Cordra is built to scale horizontally. This means multiple Cordra instances can work with the same set of backend (storage and indexing) services, and user requests can be spread and load balanced across those instances.
To enable this, internally, a variety of scenarios are handled automatically, and Cordra: 1) provides concurrency controls so updates to the same digital object can be requested on different Cordra instances in parallel; 2) ensures consistency between backend services even when a subset of those services temporarily fail; and 3) does not drop requests even when a subset of Cordra instances crash (if at all).
Cordra provides built-in support for MongoDB and AWS S3 storage services. For indexing, Cordra supports Apache Solr and Elastic services. For prototypes and quick experiments, Cordra could also be readily instantiated in a standalone fashion on a desktop, leveraging local file system or system memory for storage, and embedded Apache Lucene for indexing.
Support for other storage and indexing services could be added.
Ensuring durability and independence from region-wide blackouts requires cross-region and perhaps cross-cloud replication. However, replicating storage and indexing data independently from each other leads to data integrity issues. A holistic and infrastructure level replication solution is needed.
Cordra solves this issue using clusters. A cluster in this context is a configured collection of Cordra instances and backend services that can exist independently of other clusters.
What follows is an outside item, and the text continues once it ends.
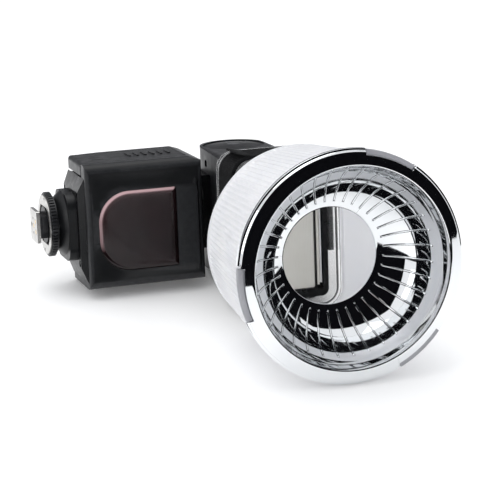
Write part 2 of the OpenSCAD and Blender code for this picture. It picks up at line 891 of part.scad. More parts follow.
module strap_loop() {
    x = pivot_x + collar_in[0] + collar_wall + 0.1 + strap_t + 0.1;
    color("#8a8d92") lying() difference() {
        block([x, x + 3], [strap_y[0] - 3, strap_y[1] + 3], [-14, 14]);
        block([x - 1, x + 4], [strap_y[0], strap_y[1]], [-11, -2]);
        block([x - 1, x + 4], [strap_y[0], strap_y[1]], [2, 11]);
    }
}

// Shoulder between the collar and the round wall of the cup.
module shoulder_form(grow) {
    hull() {
        along_y(collar_y[0] - 1.5, collar_y[0] - 0.1) collar_section(collar_wall + 2.6 + grow, $fn = HULL_FN);
        translate([pivot_x, -cup_back_y + 2, 0]) rotate([90, 0, 0]) cylinder(h = 2, r = cup_back_r + grow);
    }
}

module cup_tab(a) {
    translate([pivot_x, 0, 0]) rotate([90, 0, 0]) rotate([0, 0, a - tab_span / 2])
        rotate_extrude(angle = tab_span, $fn = 128)
            polygon([
                [tab_in_r, -cup_front_y - 2], [tab_in_r, rim_y - 0.1], [59.9, rim_y - 0.6],
                [59.9, -cup_front_y + 0.2], [58.4, -cup_front_y - 2]
            ]);
}

module diffuser_cup() {
    color("#eef0f2", 0.7) lying() {
        difference() {
            shoulder_form(0);
            shoulder_form(-1.6);
            along_y(collar_y[0] - 3, collar_y[0]) collar_section(0);
            translate([pivot_x, -cup_back_y + 0.01, 0]) rotate([90, 0, 0]) cylinder(h = 10, r = 49);
        }
        about_axis() polygon([
            [cup_back_r - cup_wall, cup_back_y - EPS], [cup_back_r, cup_back_y - EPS],
            [cup_front_r, -cup_front_y], [cup_front_r - cup_wall, -cup_front_y]
        ]);
        for (a = tab_angles) cup_tab(a);
    }
}

// Section of the bowl: a concave arc from the mouth to the hole, as (radius, distance forward).
function bowl_arc(shift) =
    let (
        dr = mouth_r - hole_r, dy = -mouth_y - hole_y, chord = sqrt(dr * dr + dy * dy),
        big = chord / 2 / sin(bowl_sweep / 2), mid_angle = atan2(dr, dy),
        cr = (mouth_r + hole_r) / 2 - big * cos(bowl_sweep / 2) * cos(mid_angle),
        cy = (-mouth_y + hole_y) / 2 + big * cos(bowl_sweep / 2) * sin(mid_angle)
    )
    arc_points(cr, cy, big + shift, -mid_angle + bowl_sweep / 2, -mid_angle - bowl_sweep / 2, 14);

module reflector_bowl() {
    notch = tab_span + 1.2;
    inner = bowl_arc(0);
    outer = bowl_arc(bowl_t);
    last = len(outer) - 1;
    color("whitesmoke") lying() difference() {
        about_axis() polygon(concat(
            inner,
            [[hole_r - 0.6, hole_y - 0.4], [hole_r - 0.6, hole_y - 1.4], [hole_r + 0.3, hole_y - 1.6]],
            [for (i = [last : -1 : 0]) outer[i]],
            [
                [52.3, rim_y - 3.9], [60.0, rim_y - 3.9], [rim_r, rim_y - 3.5], [rim_r, rim_y - 2.0],
                [59.0, rim_y - 1.6], [58.8, rim_y], [53.6, -lip_y - 0.3], [lip_r, -lip_y],
                [lip_r - 0.8, -lip_y - 0.6]
            ]
        ));
        for (a = tab_angles) translate([pivot_x, 0, 0]) rotate([90, 0, 0]) rotate([0, 0, a - notch / 2])
            rotate_extrude(angle = notch, $fn = 128)
                polygon([[tab_in_r - gap, rim_y - 6], [tab_in_r - gap, rim_y + 3], [66, rim_y + 3], [66, rim_y - 6]]);
    }
}

// ---- assembly ------------------------------------------------------------------------

foot_plate();
shoe_contacts();
shoe_block();
foot_screws();
lock_ring();
lock_ring_face();
lock_pin();
front_shell();
rear_shell();
end_plate();
body_screws();
sensor_window();
sensor_hood();
assist_lamp();
battery_holder();
battery_contacts();
aa_cells();
battery_door();
door_contact_plate();
door_hinge_pin();
main_board();
main_capacitor();
step_up_transformer();
control_board();
scale_plate();
mode_button();
power_up_button();
power_down_button();
pilot_button();
power_switch();
ready_lamps();
sync_socket();
port_cover();
swivel_race();
turntable();
swivel_neck();
neck_rear_cover();
pivot_pin();
head_upper_shell();
head_lower_shell();
pivot_caps();
tilt_lock_button();
ear_screws();
head_front_frame();
fresnel_lens();
tube_reflector();
flash_tube();
head_board();
wide_panel();
bounce_card();
adapter_collar();
grip_pads();
strap();
strap_tail();
strap_loop();
diffuser_cup();
reflector_bowl();
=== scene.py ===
"""Looks of a hot-shoe flash with a diffuser cup and a bowl reflector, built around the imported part."""
import json
import math

import bmesh
import bpy
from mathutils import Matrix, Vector, noise


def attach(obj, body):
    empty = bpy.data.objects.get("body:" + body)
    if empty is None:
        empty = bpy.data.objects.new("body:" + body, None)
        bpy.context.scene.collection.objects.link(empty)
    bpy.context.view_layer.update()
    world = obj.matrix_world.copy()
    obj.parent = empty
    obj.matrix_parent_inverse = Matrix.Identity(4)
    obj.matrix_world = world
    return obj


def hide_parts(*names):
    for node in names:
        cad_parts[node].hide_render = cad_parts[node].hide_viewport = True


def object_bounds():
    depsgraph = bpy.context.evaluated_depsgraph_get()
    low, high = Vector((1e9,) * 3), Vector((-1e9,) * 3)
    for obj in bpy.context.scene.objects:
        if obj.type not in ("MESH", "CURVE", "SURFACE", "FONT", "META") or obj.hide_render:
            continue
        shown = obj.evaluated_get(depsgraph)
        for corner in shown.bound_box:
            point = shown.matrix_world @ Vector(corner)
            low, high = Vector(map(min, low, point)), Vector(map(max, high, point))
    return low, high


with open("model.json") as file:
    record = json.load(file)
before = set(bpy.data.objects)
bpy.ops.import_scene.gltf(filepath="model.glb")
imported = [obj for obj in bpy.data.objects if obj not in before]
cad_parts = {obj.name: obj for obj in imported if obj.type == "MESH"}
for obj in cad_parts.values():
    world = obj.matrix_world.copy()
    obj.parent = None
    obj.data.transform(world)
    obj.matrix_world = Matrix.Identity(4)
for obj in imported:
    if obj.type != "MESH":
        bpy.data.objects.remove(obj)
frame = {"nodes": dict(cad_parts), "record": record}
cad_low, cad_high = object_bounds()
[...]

Cordra replicates managed digital objects across clusters, in different continents and/or clouds, and is programmable to varying levels of data consistency guarantees.
How to Scale?
Use a load balancer of your choice across those instances.
Repeat this setup across clouds or geographical regions if needed; Cordra then carries out the replication automatically.
Admin Interface and Tools
Most Cordra features are configuration driven. Cordra provides an admin interface for making configuration changes. Cordra also generates a custom web user interface dynamically based on type information for creating, viewing, updating, and administering digital objects of any type.